• **Aim**: Everything from the line with "The Blender code" through the line with "return [first +" should be repeated exactly, both of those lines included, and nothing else.
* Begin Extracted information *
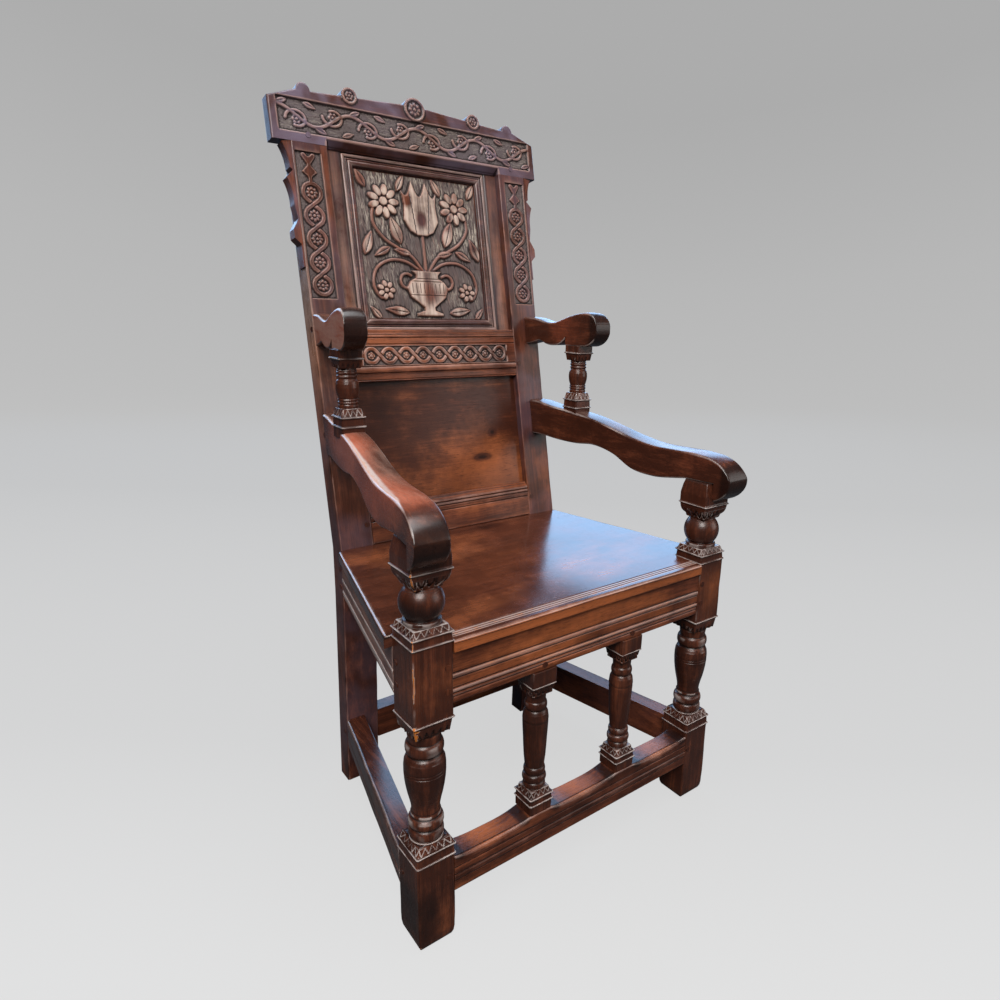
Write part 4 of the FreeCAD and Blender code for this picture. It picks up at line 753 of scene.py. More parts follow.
* End Extracted information *
* Begin Extracted information *
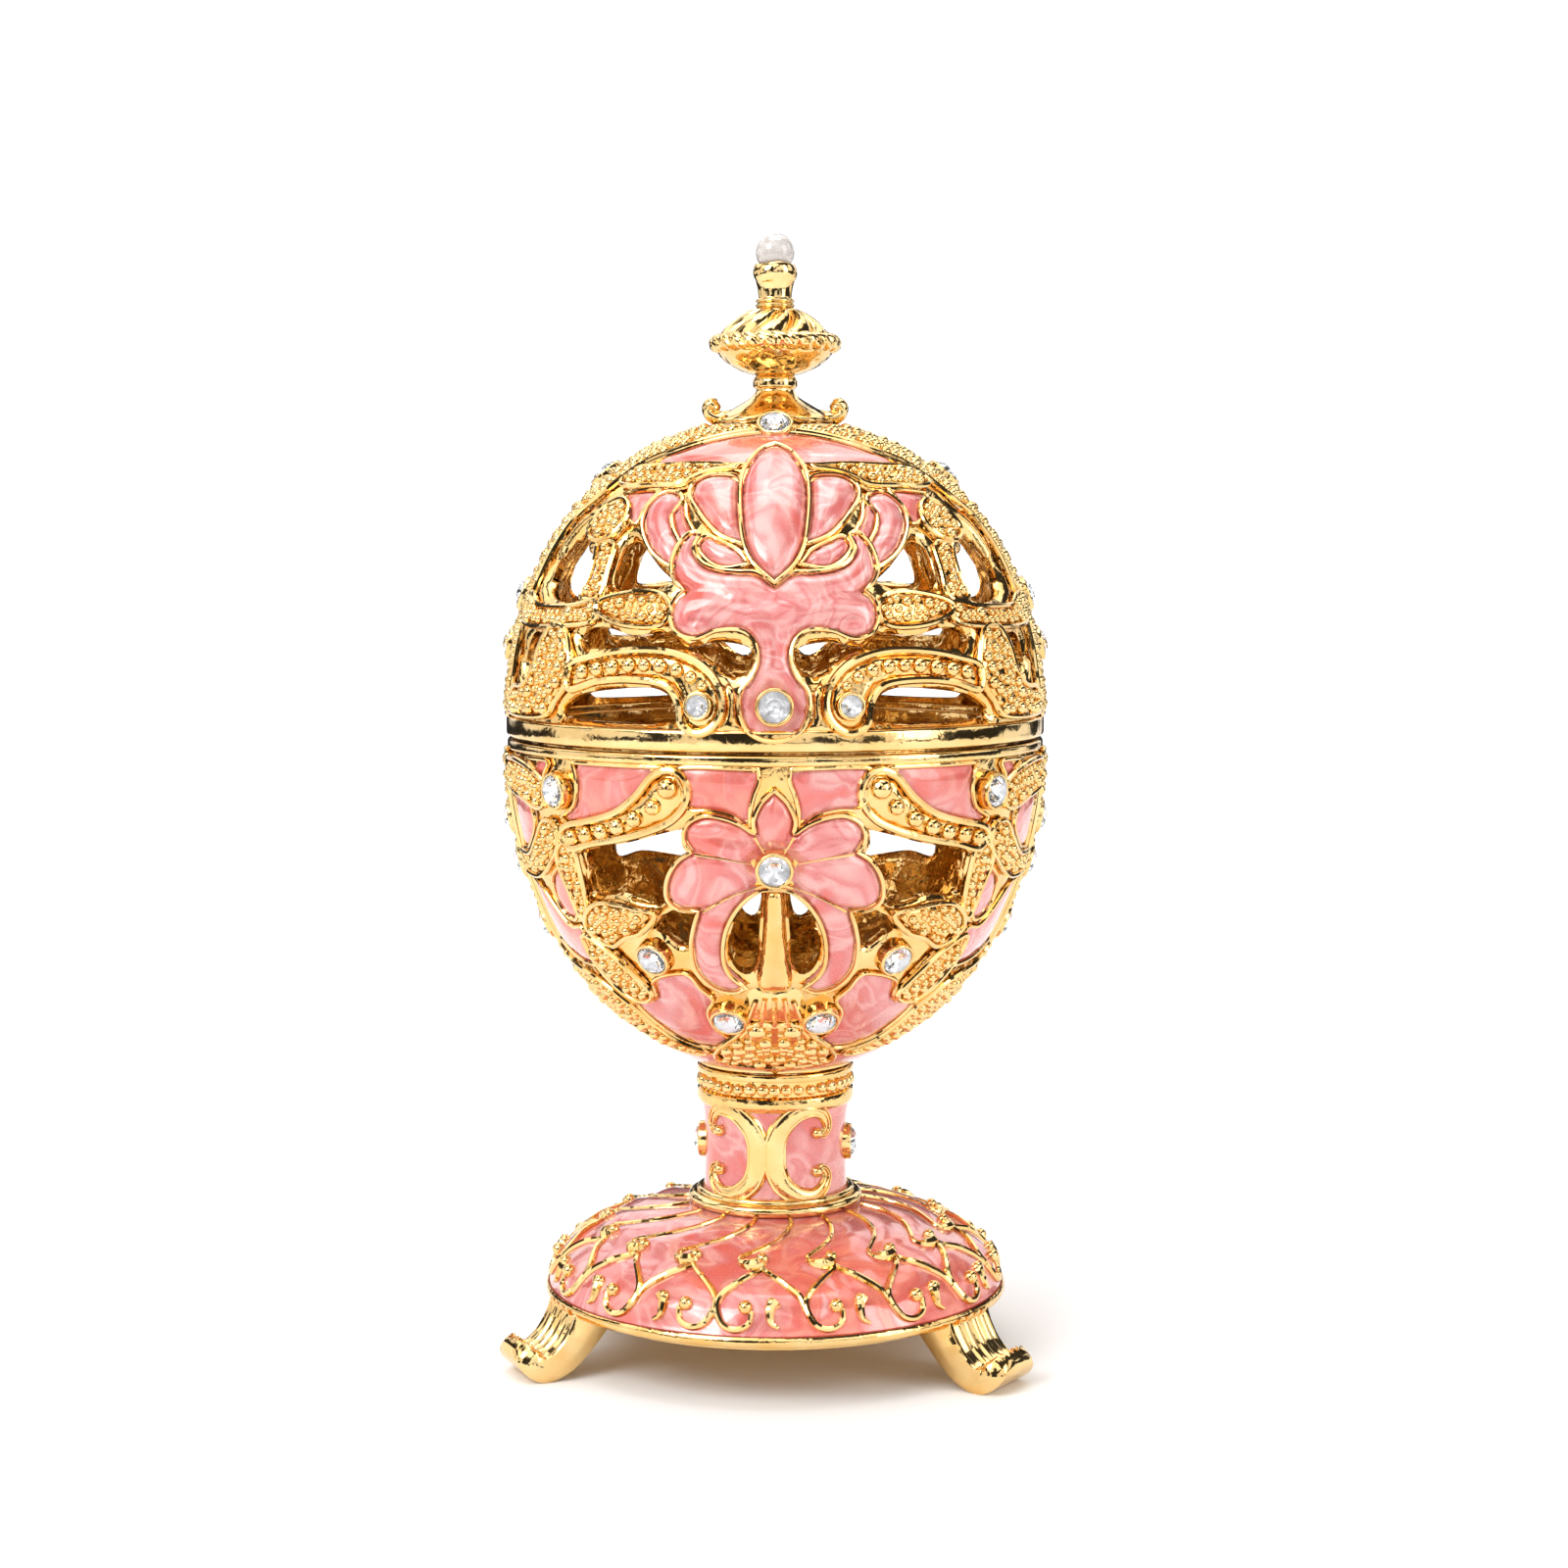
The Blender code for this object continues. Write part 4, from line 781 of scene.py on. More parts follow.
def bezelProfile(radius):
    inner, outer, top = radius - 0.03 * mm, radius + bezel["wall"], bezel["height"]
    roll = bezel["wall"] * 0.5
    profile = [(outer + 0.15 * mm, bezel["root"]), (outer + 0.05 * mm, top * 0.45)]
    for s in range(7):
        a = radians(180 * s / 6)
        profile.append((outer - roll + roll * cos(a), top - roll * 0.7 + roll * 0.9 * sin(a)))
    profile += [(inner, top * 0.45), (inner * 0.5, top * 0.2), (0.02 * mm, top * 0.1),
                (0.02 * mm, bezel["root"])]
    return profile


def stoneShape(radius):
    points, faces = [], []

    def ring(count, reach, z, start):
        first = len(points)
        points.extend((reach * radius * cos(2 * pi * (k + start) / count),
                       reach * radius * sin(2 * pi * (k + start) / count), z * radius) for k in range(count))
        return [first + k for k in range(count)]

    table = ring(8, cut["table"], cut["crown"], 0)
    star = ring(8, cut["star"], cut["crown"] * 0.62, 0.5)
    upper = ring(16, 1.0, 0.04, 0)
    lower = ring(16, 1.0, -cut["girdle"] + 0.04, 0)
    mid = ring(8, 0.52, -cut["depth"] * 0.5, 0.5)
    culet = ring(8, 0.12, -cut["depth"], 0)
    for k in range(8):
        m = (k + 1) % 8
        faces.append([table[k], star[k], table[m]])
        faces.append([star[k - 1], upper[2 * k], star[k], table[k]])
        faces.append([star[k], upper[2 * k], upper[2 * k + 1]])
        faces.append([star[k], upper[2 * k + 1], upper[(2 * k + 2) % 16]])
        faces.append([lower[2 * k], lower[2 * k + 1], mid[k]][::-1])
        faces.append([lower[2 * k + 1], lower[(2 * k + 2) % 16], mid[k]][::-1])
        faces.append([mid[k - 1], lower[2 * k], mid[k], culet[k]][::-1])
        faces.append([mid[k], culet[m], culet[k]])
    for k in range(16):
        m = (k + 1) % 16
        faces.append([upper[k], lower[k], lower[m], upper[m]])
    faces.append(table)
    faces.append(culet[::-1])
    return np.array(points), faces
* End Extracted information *
* Begin Extracted information *
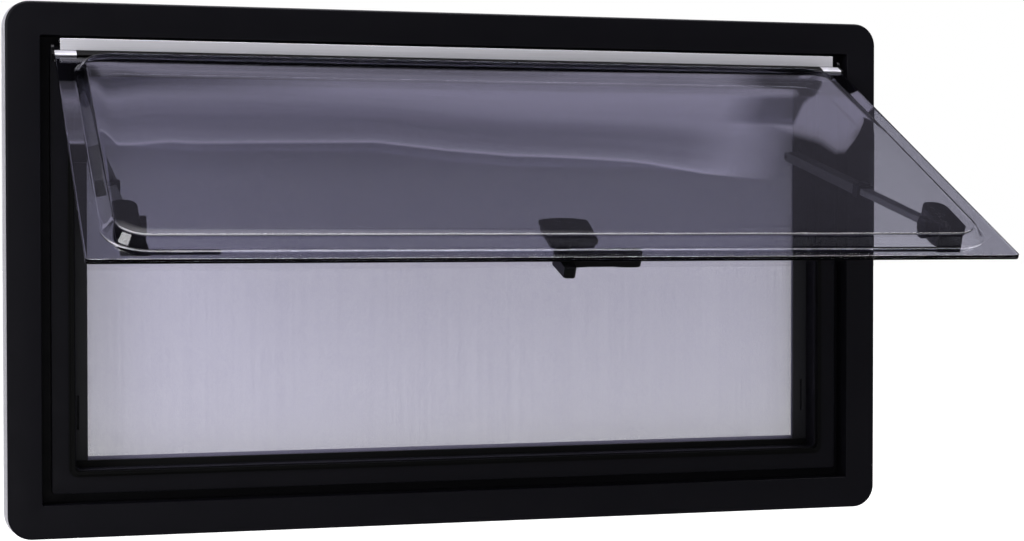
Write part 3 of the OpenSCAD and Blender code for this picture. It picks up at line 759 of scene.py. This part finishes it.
* End Extracted information *
• **Result below**:
The Blender code for this object continues. Write part 4, from line 781 of scene.py on. More parts follow.
def bezelProfile(radius):
    inner, outer, top = radius - 0.03 * mm, radius + bezel["wall"], bezel["height"]
    roll = bezel["wall"] * 0.5
    profile = [(outer + 0.15 * mm, bezel["root"]), (outer + 0.05 * mm, top * 0.45)]
    for s in range(7):
        a = radians(180 * s / 6)
        profile.append((outer - roll + roll * cos(a), top - roll * 0.7 + roll * 0.9 * sin(a)))
    profile += [(inner, top * 0.45), (inner * 0.5, top * 0.2), (0.02 * mm, top * 0.1),
                (0.02 * mm, bezel["root"])]
    return profile


def stoneShape(radius):
    points, faces = [], []

    def ring(count, reach, z, start):
        first = len(points)
        points.extend((reach * radius * cos(2 * pi * (k + start) / count),
                       reach * radius * sin(2 * pi * (k + start) / count), z * radius) for k in range(count))
        return [first + k for k in range(count)]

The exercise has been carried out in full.